Larry Bagnell Liberal Yukon, YT

Mr. Speaker, first I want to acknowledge that we are on the traditional territory of the Algonquin Anishinabe people.

I have a speech, but I think I will start by trying to answer questions and concerns that have been brought up. If I do that, then members could vote unanimously for this bill.

The first thing members have been asking is why there are only five more hours to debate this bill. For a lot of bills, that would be a valid question, but at this particular time we have had Conservative after Conservative getting up and not talking about the bill. We heard a lot about Bill C-48, Bill S-6, a letter from premiers not related to this bill, Bill C-15 and a northern moratorium.

I have been here awhile, and last night I witnessed an amazing situation. One of the Conservative speakers, in a 10-minute slot to speak on this bill, spent nine and a half minutes talking before they got to the bill, and then answering three questions by not referring to anything in the bill.

If the public wonders why Parliament has decided to call time allocation on this bill, it is obviously because the Conservatives have nothing more to say. We have heard the same arguments over and over again, and they are not valid. I will go through them one by one right now.

I am not sure why a party would want to stretch out a debate on a terrible injustice that it has caused, and it has done this a number of times. It is strange. Why would they want to put that in the light? Why would they not want to fix that injustice by supporting this bill? One of the members mentioned that he was not here at the time that it happened, so in good justice, he could support the bill.

People have asked what we have been doing for the last four years and why we did not debate this bill earlier. Some of the people in the House now have actually asked this question. This Liberal government has passed something like 85 bills. I think some members' constituents would like to ask them where they have been while these very important 85 bills were being discussed and debated.

One bill in particular was in the exact same situation as this one. It was Bill C-17. Again, the previous government had unlawfully, either technically or in spirit, abrogated a modern treaty, a constitutionally protected treaty, and tried to pass a law that got around it. That was certainly disrespectful.
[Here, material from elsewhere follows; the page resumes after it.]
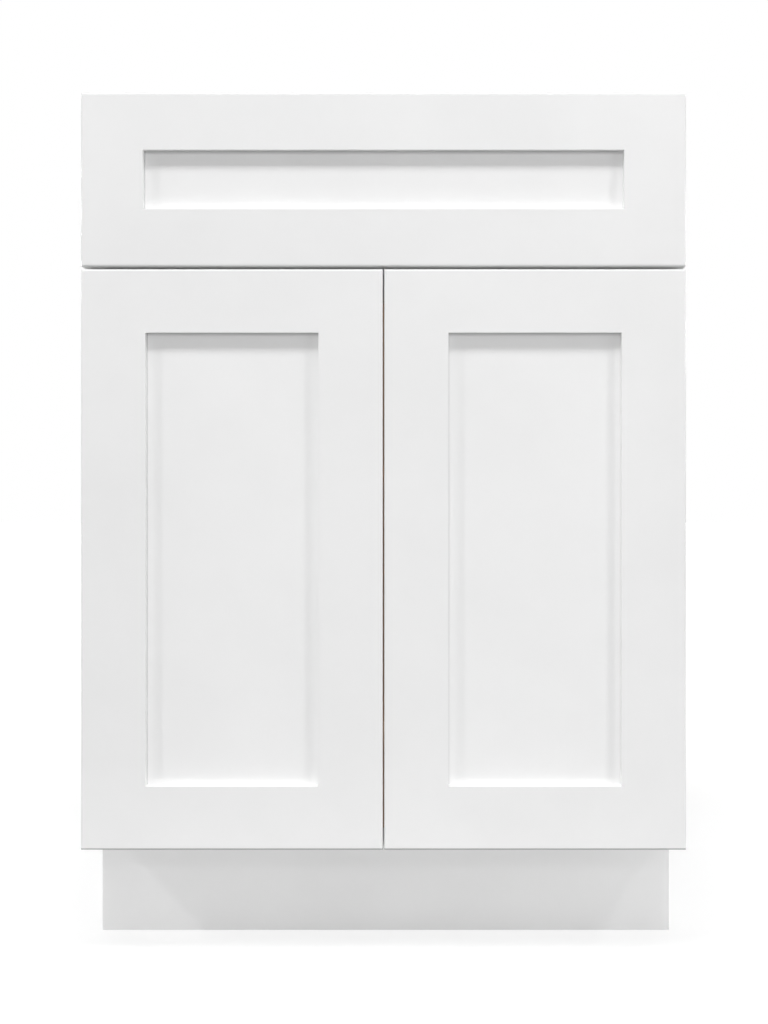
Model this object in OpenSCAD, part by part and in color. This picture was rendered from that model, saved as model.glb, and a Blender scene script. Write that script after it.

Some may ask why Liberals did not get more things done, and a good example was what happened when Bill C-17, related to the treaty, was ready to pass. There was a grand chief, chiefs and aboriginal people here in the galleries. It cost thousands of dollars for them to get here from the Yukon. What did the Conservatives do at that time? They called a dilatory motion that the next speaker be allowed to speak, and then the bill could not be done. Some members ask why things are not done, yet they continue to do tricks like that.

This particular bill broke a constitutionally protected treaty, as I said earlier, a land claim. The members opposite have asked—and it is a good question for the ones who were not here before—why Liberals voted for that bill. This question has been brought up a number of times. The reason is that the part of the bill in which the law was broken in spirit or in technicality was snuck in in a much larger devolution bill.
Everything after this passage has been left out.